I’d like to ask another question as well. While analyzing the SASS file for the 1/x function, I noticed that the input R0 undergoes the following operations at the beginning.
LDG.E R0, desc[UR4][R4.64] ;
IADD3 R3, R0, 0x1800000, RZ ;
LOP3.LUT R3, R3, 0x7f800000, RZ, 0xc0, !PT ;
ISETP.GT.U32.AND P0, PT, R3, 0x1ffffff, PT ;
These operations seem to first add 3 to the exponent bits of the input, then set the mantissa and sign bits to 0, and finally compare it to 0x1ffffff.
My understanding is that this is checking whether the input is a subnormal number. But if that’s the case, why use the IADD3 operation to add 3 to the exponent bits first?

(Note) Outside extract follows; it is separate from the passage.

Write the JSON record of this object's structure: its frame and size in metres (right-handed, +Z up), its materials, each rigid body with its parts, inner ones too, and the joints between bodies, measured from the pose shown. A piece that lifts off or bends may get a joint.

Unless there are special manipulations of the return address, a RET instruction directs control flow to the instruction following the corresponding CALL. There could be any number of call sites in the code that invoke the particular subroutine at whose end this RET is located.
This means that solely based on the snippet provided, we cannot tell where this RET returns to.
You will need to look at the full code, and then trace the control flow in the forward direction. Hypothetically, you may discover that there is a single subroutine in this code, which starts at address 0x160, and that there is only one CALL in the entire code that jumps there, and that this RET is in fact reachable from control flow reaching address 0x160. In that case the RET would transfer control to address 0x00c0 with the IMAD.MOV.U32 instruction.
I assumeR4 is the designated link register which holds the return address. SASS is not publicly documented to that level of detail, and I have not paid attention to these details as they are not important to my work. You can make educated guesses or spend time to reverse engineer the ABI, details of machine instructions, etc.